Economic Downturn and Legacy of Bush Policies Continue to Drive Large Deficits

http://www.cbpp.org/cms/index.cfm?fa=view&id=3849


Federal deficits and debt have risen sharply under President Obama, but the evidence continues to show that the Great Recession, President Bush’s tax cuts, and the wars in Afghanistan and Iraq explain most of the deficits that have occurred on Obama’s watch — based on the latest Congressional Budget Office projections as well as legislation enacted since we last issued this analysis of what lies behind current deficits.

Though some lawmakers and pundits continue to blame record deficits on the President’s policies in general — and his actions to boost the economy and stabilize the financial system in particular — these policies increase budget deficits only briefly; they will have no significant impact on the long-term problem of large deficits and rising debt.

The deficit for fiscal year 2009 — which began almost four months before President Obama took office — was $1.4 trillion and, at 10 percent of Gross Domestic Product (GDP), marked the largest deficit relative to the economy since the end of World War II. Annual deficits in 2010 through 2012, while slightly lower, each topped $1 trillion. If current policies remain in place, deficits are expected to range between $600 billion and $900 billion for the rest of this decade, reaching a low around 2015 before climbing again.

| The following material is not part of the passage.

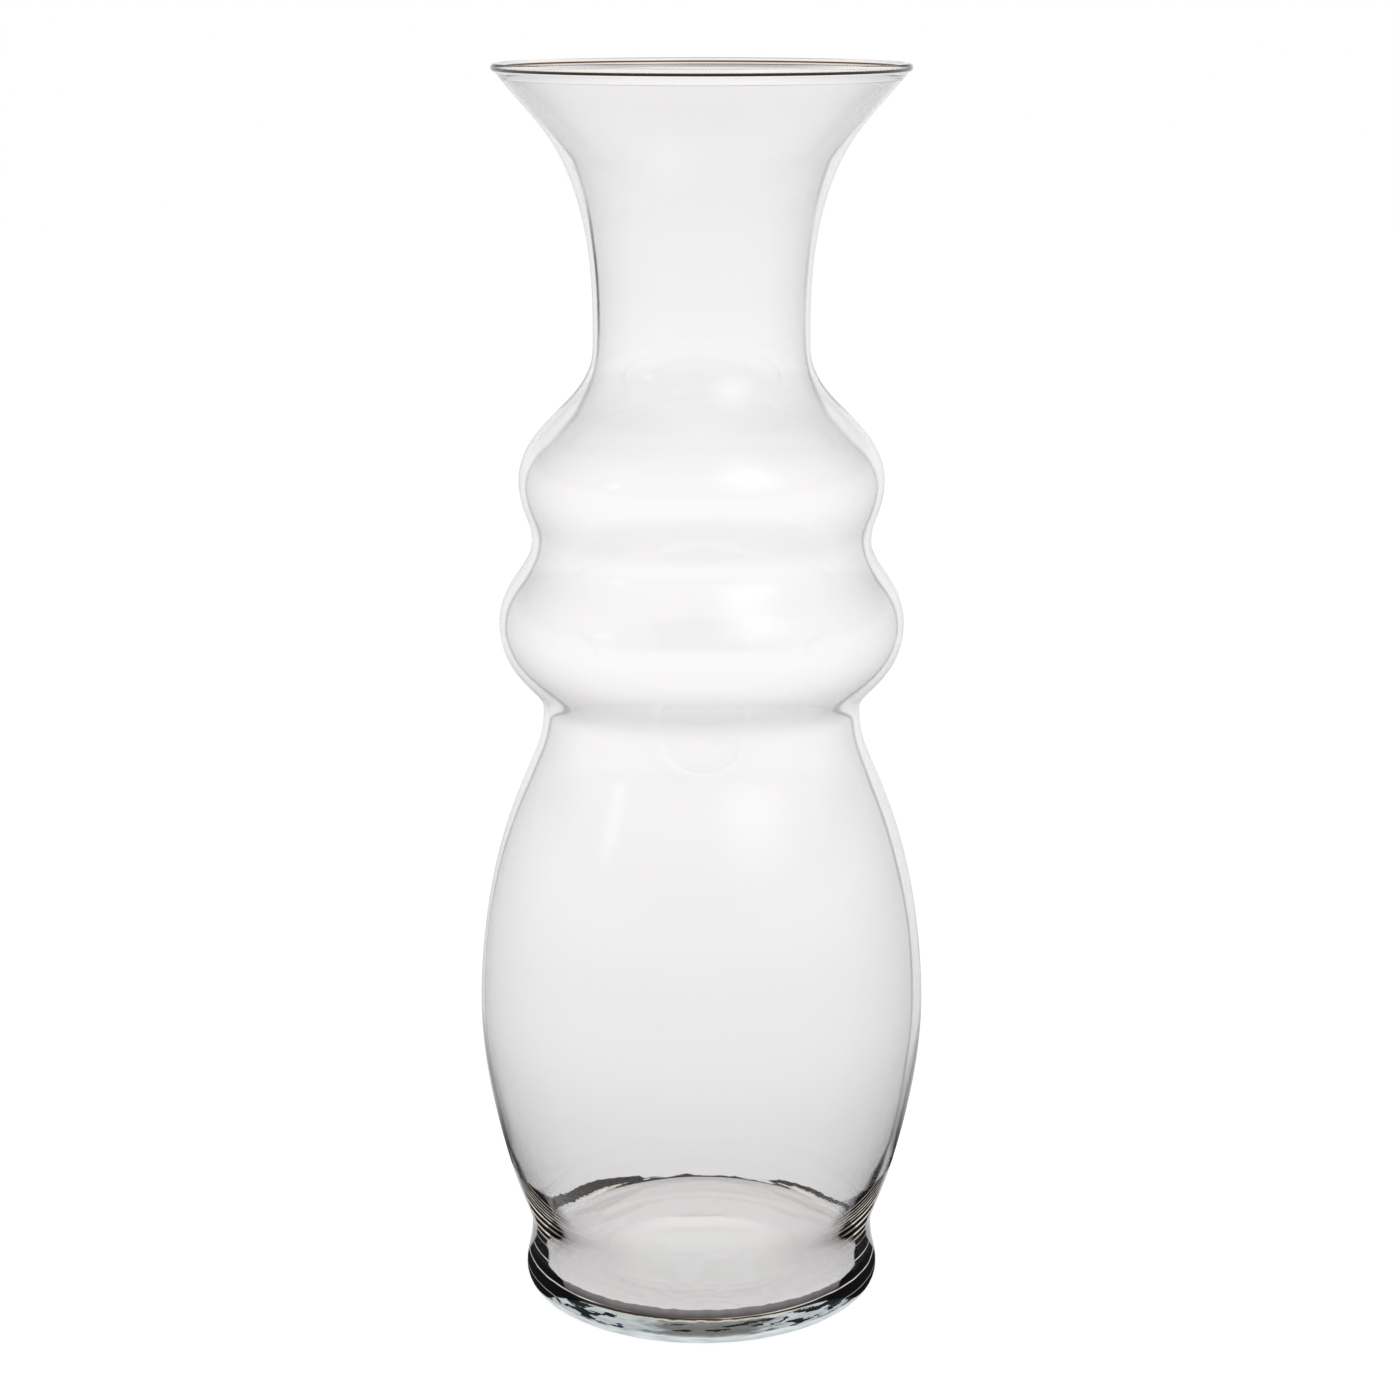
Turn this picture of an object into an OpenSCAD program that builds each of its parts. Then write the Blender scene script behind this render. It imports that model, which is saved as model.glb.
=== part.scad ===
// Tall clear glass flower vase, blown in one piece: a heavy round base, a narrow ankle, a long barrel,
// two stacked bulbs, a slim neck and a trumpet mouth with a fire-polished lip.
// The glass is drawn as the zones it is blown in, stacked from the table up, each meeting the next on a
// plain ring face. The vase stands on z = 0, centred on the z axis. Lengths are millimetres, and every
// width is an outside diameter.

/* [Base] */
// Width of the circle the vase stands on
rest_d = 112.8; // [104:0.2:116]
// Lean of the wall where it leaves the table, in degrees outwards from upright
rest_lean = 67; // [45:1:75]
// Width of the hollow under the base
dish_d = 66; // [50:1:90]
// Depth of the hollow under the base
dish_h = 1.2; // [0.6:0.1:2.5]
// Thickness of the glass from the table to the floor inside
floor_t = 8.3; // [6.5:0.1:10.5]
// Thickness of the wall where it rises from the floor inside
floor_wall = 5.6; // [4:0.1:8]

/* [Foot and ankle] */
// Width of the foot where it bulges most
foot_d = 118; // [117:0.2:124]
// Height of the foot's widest circle above the table
foot_rise = 4; // [3:0.5:5.5]
// Width at the ankle, the narrow place above the foot
ankle_d = 114; // [112:0.2:116]
// Height of the ankle above the foot's widest circle
ankle_rise = 16; // [13:0.5:20]
// Thickness of the wall at the ankle
ankle_wall = 3.6; // [2.6:0.1:6]

/* [Barrel] */
// Greatest width of the barrel
barrel_d = 145.6; // [134:0.2:160]
// Height of the barrel's widest circle above the ankle
barrel_rise = 77; // [60:1:100]
// Thickness of the wall at the barrel's widest circle and up to its shoulder
barrel_wall = 1.8; // [1.2:0.1:3.5]
// Thickness of the wall at the heel, low on the barrel
heel_wall = 2.4; // [1.6:0.1:4]

/* [Waist and bulbs] */
// Width at the waist, the crease between the barrel and the lower bulb
waist_d = 102; // [96:0.2:108]
// Height of the waist above the barrel's widest circle
waist_rise = 100; // [80:1:125]
// Width of the lower bulb
lower_bulb_d = 129.6; // [122:0.2:136]
// Height of the lower bulb's widest circle above the waist
lower_bulb_rise = 28; // [22:1:36]
// Width at the dip between the two bulbs
dip_d = 108; // [100:0.2:112]
// Height of the dip above the lower bulb's widest circle
dip_rise = 27; // [20:1:34]
// Width of the upper bulb
upper_bulb_d = 116; // [113:0.2:124]
// Height of the upper bulb's widest circle above the dip
upper_bulb_rise = 19; // [15:0.5:25]
// Thickness of the wall in the waist and the bulbs
bulb_wall = 1.9; // [1.2:0.1:3.5]

/* [Neck] */
// Width of the neck
neck_d = 68.2; // [62:0.2:74]
// Height from the upper bulb's widest circle to the straight part of the neck
neck_rise = 42; // [34:1:52]
// Length of the straight part of the neck
neck_len = 9; // [6:0.5:20]
// Thickness of the wall in the neck
neck_wall = 1.6; // [1:0.1:3]

/* [Mouth] */
// Width of the wall where it meets the lip bead
lip_d = 126.8; // [112:0.2:140]
// Height from the straight part of the neck to the lip bead
mouth_rise = 75.4; // [60:0.2:95]
// Lean of the wall under the lip, in degrees outwards
lip_lean = 38; // [30:1:46]
// Thickness of the wall in the mouth
mouth_wall = 1.7; // [1.2:0.1:2.2]
// Thickness of the round bead that the flame leaves on the lip
bead_d = 2.6; // [2.4:0.1:4]

/* [Hidden] */

$fn = 96;
// Straight facets that each curved stretch of the outline is drawn with
steps = 8;
// Facets round the lip bead
bead_steps = 20;
// Halvings used to find where an outline crosses a level
halvings = 24;
// How far a cut runs past the face it opens
overrun = 1;

// Clear glass, a little greener and darker where it is thick
thin_glass = [0.88, 0.90, 0.90, 0.45];
thick_glass = [0.72, 0.78, 0.76, 0.60];

// Heights above the table
foot_z = foot_rise;
ankle_z = foot_z + ankle_rise;
barrel_z = ankle_z + barrel_rise;
waist_z = barrel_z + waist_rise;
lower_bulb_z = waist_z + lower_bulb_rise;
dip_z = lower_bulb_z + dip_rise;
upper_bulb_z = dip_z + upper_bulb_rise;
neck_z = upper_bulb_z + neck_rise;
neck_top_z = neck_z + neck_len;
lip_z = neck_top_z + mouth_rise;

// Points of the outline between two stations, as shares of the way from the lower to the upper one:
// of the height, of the width, and of the lean that a straight wall would have there
heel_shares = [0.325, 0.485, 1.30];
shoulder_shares = [0.63, 0.46, 1.55];
slope_shares = [0.525, 0.525, 1.50];
turn_shares = [0.65, 0.31, 1.23];

// A point of the outline between two stations, with its own wall thickness
function between(low, high, shares, wall) =
    let (
        out = high[0] - low[0],
        rise = high[1] - low[1]
    )
    [low[0] + out * shares[1], low[1] + rise * shares[0], atan(out / rise) * shares[2], wall];

// Stations of the outline, each [radius, height, lean outwards, wall thickness]
rest_at = [rest_d / 2, 0, rest_lean, floor_t];
foot_at = [foot_d / 2, foot_z, 0, floor_t];
ankle_at = [ankle_d / 2, ankle_z, 0, ankle_wall];
barrel_at = [barrel_d / 2, barrel_z, 0, barrel_wall];
waist_at = [waist_d / 2, waist_z, 0, bulb_wall];
lower_bulb_at = [lower_bulb_d / 2, lower_bulb_z, 0, bulb_wall];
dip_at = [dip_d / 2, dip_z, 0, bulb_wall];
upper_bulb_at = [upper_bulb_d / 2, upper_bulb_z, 0, bulb_wall];
neck_at = [neck_d / 2, neck_z, 0, neck_wall];
neck_top_at = [neck_d / 2, neck_top_z, 0, neck_wall];
lip_at = [lip_d / 2, lip_z, lip_lean, mouth_wall];
heel_at = between(ankle_at, barrel_at, heel_shares, heel_wall);
shoulder_at = between(barrel_at, waist_at, shoulder_shares, barrel_wall);
slope_at = between(upper_bulb_at, neck_at, slope_shares, bulb_wall);
turn_at = between(neck_top_at, lip_at, turn_shares, mouth_wall);

// How far the wall keeps the lean of a stretch's lower and upper station, as shares of the stretch's rise
foot_hold_shares = [0.45, 0.45];
ankle_hold_shares = [0.30, 0.60];
heel_hold_shares = [0.20, 0.55];
barrel_hold_shares = [0.30, 0.35];
shoulder_hold_shares = [0.20, 0.40];
waist_hold_shares = [0.60, 0.35];
lower_bulb_hold_shares = [0.30, 0.60];
dip_hold_shares = [0.50, 0.35];
upper_bulb_hold_shares = [0.35, 0.45];
slope_hold_shares = [0.45, 0.40];
neck_hold_shares = [0.20, 0.50];
turn_hold_shares = [0.30, 0.35];
lip_hold_shares = [0.45, 0.45];

// Stretches of the outline, each [lower station, upper station, shares of its rise]
foot_run = [rest_at, foot_at, foot_hold_shares];
ankle_run = [foot_at, ankle_at, ankle_hold_shares];
heel_run = [ankle_at, heel_at, heel_hold_shares];
barrel_run = [heel_at, barrel_at, barrel_hold_shares];
shoulder_run = [barrel_at, shoulder_at, shoulder_hold_shares];
waist_run = [shoulder_at, waist_at, waist_hold_shares];
lower_bulb_run = [waist_at, lower_bulb_at, lower_bulb_hold_shares];
dip_run = [lower_bulb_at, dip_at, dip_hold_shares];
upper_bulb_run = [dip_at, upper_bulb_at, upper_bulb_hold_shares];
slope_run = [upper_bulb_at, slope_at, slope_hold_shares];
neck_run = [slope_at, neck_at, neck_hold_shares];
turn_run = [neck_top_at, turn_at, turn_hold_shares];
lip_run = [turn_at, lip_at, lip_hold_shares];

// Unit vector along the wall at a lean, pointing up, as [radius, height]
function along(lean) = [sin(lean), cos(lean)];
// Unit vector square to a direction, pointing out of the wall
function outwards(v) = [v[1], -v[0]] / norm(v);
function place(station) = [station[0], station[1]];

// The four control points of a stretch, which is a cubic Bezier curve
function controls(run) =
    let (
        low = place(run[0]),
        high = place(run[1]),
        rise = high[1] - low[1]
    )
    [
        low,
        low + along(run[0][2]) * rise * run[2][0],
        high - along(run[1][2]) * rise * run[2][1],
        high
    ];

function curve_point(c, t) =
    c[0] * pow(1 - t, 3) + c[1] * 3 * t * pow(1 - t, 2) + c[2] * 3 * pow(t, 2) * (1 - t) + c[3] * pow(t, 3);

function curve_way(c, t) =
    (c[1] - c[0]) * pow(1 - t, 2) + (c[2] - c[1]) * 2 * t * (1 - t) + (c[3] - c[2]) * pow(t, 2);

// Share of the way that rises gently from 0 to 1, so that a changing wall has no corner
function eased(t) = pow(t, 2) * (3 - 2 * t);

function outside_point(run, t) = curve_point(controls(run), t);

function inside_point(run, t) =
    let (
        wall = run[0][3] + (run[1][3] - run[0][3]) * eased(t)
    )
    outside_point(run, t) - outwards(curve_way(controls(run), t)) * wall;

function outside_line(run, from = 0, to = 1) =
    [for (i = [0:steps]) outside_point(run, from + (to - from) * i / steps)];

function inside_line(run) = [for (i = [0:steps]) inside_point(run, i / steps)];

// Leaves out the last point of a line, which the next line starts with
function open_end(line) = [for (i = [0:len(line) - 2]) line[i]];
function turned(line) = [for (i = [len(line) - 1:-1:0]) line[i]];

// Share of a stretch at which it reaches a height
function share_at(run, z, low = 0, high = 1, left = halvings) =
    let (
        middle = (low + high) / 2
    )
    left == 0 ? middle
    : outside_point(run, middle)[1] < z ? share_at(run, z, middle, high, left - 1)
    : share_at(run, z, low, middle, left - 1);

floor_share = share_at(ankle_run, floor_t);

// Inside of the foot, from the edge of the floor to the ankle
floor_edge_at = [outside_point(ankle_run, floor_share)[0] - floor_wall, floor_t, 0];
ankle_inside_at = [ankle_d / 2 - ankle_wall, ankle_z, 0];
floor_edge_hold_shares = [0.40, 0.40];
floor_edge_run = [floor_edge_at, ankle_inside_at, floor_edge_hold_shares];

// A zone of wall, turned from one stretch
module wall_zone(run) {
    rotate_extrude() polygon(concat(outside_line(run), turned(inside_line(run))));
}

module base_slab() {
    dish_r = dish_d / 2;
    dish_curve = (pow(dish_r, 2) + pow(dish_h, 2)) / (2 * dish_h);
    hollow = [
        for (i = [0:steps])
            let (r = dish_r * i / steps)
            [r, dish_h - dish_curve + sqrt(pow(dish_curve, 2) - pow(r, 2))]
    ];
    edge = concat(open_end(outside_line(foot_run)), outside_line(ankle_run, 0, floor_share));
    color(thick_glass)
        rotate_extrude() polygon(concat(hollow, edge, [[0, floor_t]]));
}

module foot_ring() {
    outside = outside_line(ankle_run, floor_share, 1);
    inside = outside_line(floor_edge_run);
    color(thick_glass)
        rotate_extrude() polygon(concat(outside, turned(inside)));
}

module heel_ring() {
    color(thick_glass) wall_zone(heel_run);
}

module barrel_lower() {
    color(thin_glass) wall_zone(barrel_run);
}

module barrel_upper() {
    color(thin_glass) wall_zone(shoulder_run);
}

module barrel_shoulder() {
    color(thin_glass) wall_zone(waist_run);
}

module lower_bulb_cup() {
    color(thin_glass) wall_zone(lower_bulb_run);
}

module lower_bulb_crown() {
    color(thin_glass) wall_zone(dip_run);
}

module upper_bulb_cup() {
    color(thin_glass) wall_zone(upper_bulb_run);
}

module upper_bulb_crown() {
    color(thin_glass) wall_zone(slope_run);
}

module neck_slope() {
    color(thin_glass) wall_zone(neck_run);
}

module neck() {
    color(thin_glass)
        translate([0, 0, neck_z])
        difference() {
            cylinder(h = neck_len, d = neck_d);
            translate([0, 0, -overrun])
                cylinder(h = neck_len + 2 * overrun, d = neck_d - 2 * neck_wall);
        }
}

module neck_flare() {
    color(thin_glass) wall_zone(turn_run);
}

module trumpet_mouth() {
    color(thin_glass) wall_zone(lip_run);
}

// The bead is the part of a round section that stands beyond the end of the wall
module lip_bead() {
    up = along(lip_lean);
    half_wall = mouth_wall / 2;
    bead_r = bead_d / 2;
    wall_end = place(lip_at) - outwards(up) * half_wall;
    middle = wall_end + up * sqrt(pow(bead_r, 2) - pow(half_wall, 2));
    start = -lip_lean - acos(half_wall / bead_r);
    turn = 180 + 2 * acos(half_wall / bead_r);
    round = [
        for (i = [0:bead_steps])
            let (a = start + turn * i / bead_steps)
            middle + [cos(a), sin(a)] * bead_r
    ];
    color(thin_glass)
        rotate_extrude() polygon(round);
}

base_slab();
foot_ring();
heel_ring();
barrel_lower();
barrel_upper();
barrel_shoulder();
lower_bulb_cup();
lower_bulb_crown();
upper_bulb_cup();
upper_bulb_crown();
neck_slope();
neck();
neck_flare();
trumpet_mouth();
lip_bead();
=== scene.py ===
import math

import bpy
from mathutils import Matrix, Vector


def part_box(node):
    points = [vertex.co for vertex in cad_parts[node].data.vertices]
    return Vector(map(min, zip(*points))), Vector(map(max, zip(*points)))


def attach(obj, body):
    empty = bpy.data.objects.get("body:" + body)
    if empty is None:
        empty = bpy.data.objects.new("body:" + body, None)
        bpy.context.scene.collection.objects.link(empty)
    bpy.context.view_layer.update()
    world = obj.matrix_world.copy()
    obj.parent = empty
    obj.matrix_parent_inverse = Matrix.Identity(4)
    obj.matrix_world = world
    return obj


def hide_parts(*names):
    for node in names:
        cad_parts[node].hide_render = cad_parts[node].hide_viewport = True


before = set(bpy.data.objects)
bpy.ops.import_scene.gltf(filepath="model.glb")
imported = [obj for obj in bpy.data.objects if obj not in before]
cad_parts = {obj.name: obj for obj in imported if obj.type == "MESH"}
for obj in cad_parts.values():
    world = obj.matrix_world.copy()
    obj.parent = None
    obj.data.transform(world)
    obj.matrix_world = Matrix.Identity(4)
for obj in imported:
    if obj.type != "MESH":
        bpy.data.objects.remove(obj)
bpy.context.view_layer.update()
bpy.ops.object.select_all(action="DESELECT")
scene = bpy.context.scene
scene.view_settings.view_transform = "Standard"
print("frame loaded:", len(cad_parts), "zones of glass")

# the camera stands back from the vase and looks a little down on it
cameraValues = {
    "lens": 73.3,
    "film": 36,
    "place": (-0.0005, -0.8935, 0.4241),
    "tilt": 14.15,  # degrees below level
    "nearest": 0.01,
}


def addCamera(values):
    bpy.ops.object.camera_add(location=values["place"])
    camera = bpy.context.active_object
    camera.name = "photo camera"
    camera.rotation_euler = (math.radians(90 - values["tilt"]), 0, 0)
    camera.data.lens = values["lens"]
    camera.data.sensor_width = values["film"]
    camera.data.clip_start = values["nearest"]
    scene.camera = camera


addCamera(cameraValues)
print("camera placed")


# small helpers for node trees
def freshTree(owner):
    owner.use_nodes = True
    owner.node_tree.nodes.clear()
    return owner.node_tree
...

Although longer-term pressures on spending stem chiefly from an aging population and rising health-care costs, those pressures are not new. Policymakers knew about them when they enacted the Bush-era tax cuts and assented to fighting two wars on borrowed money. (These pressures also were taken into account in the Congressional Budget Office projections issued at the start of 2001, which showed budget surpluses for the next several decades.)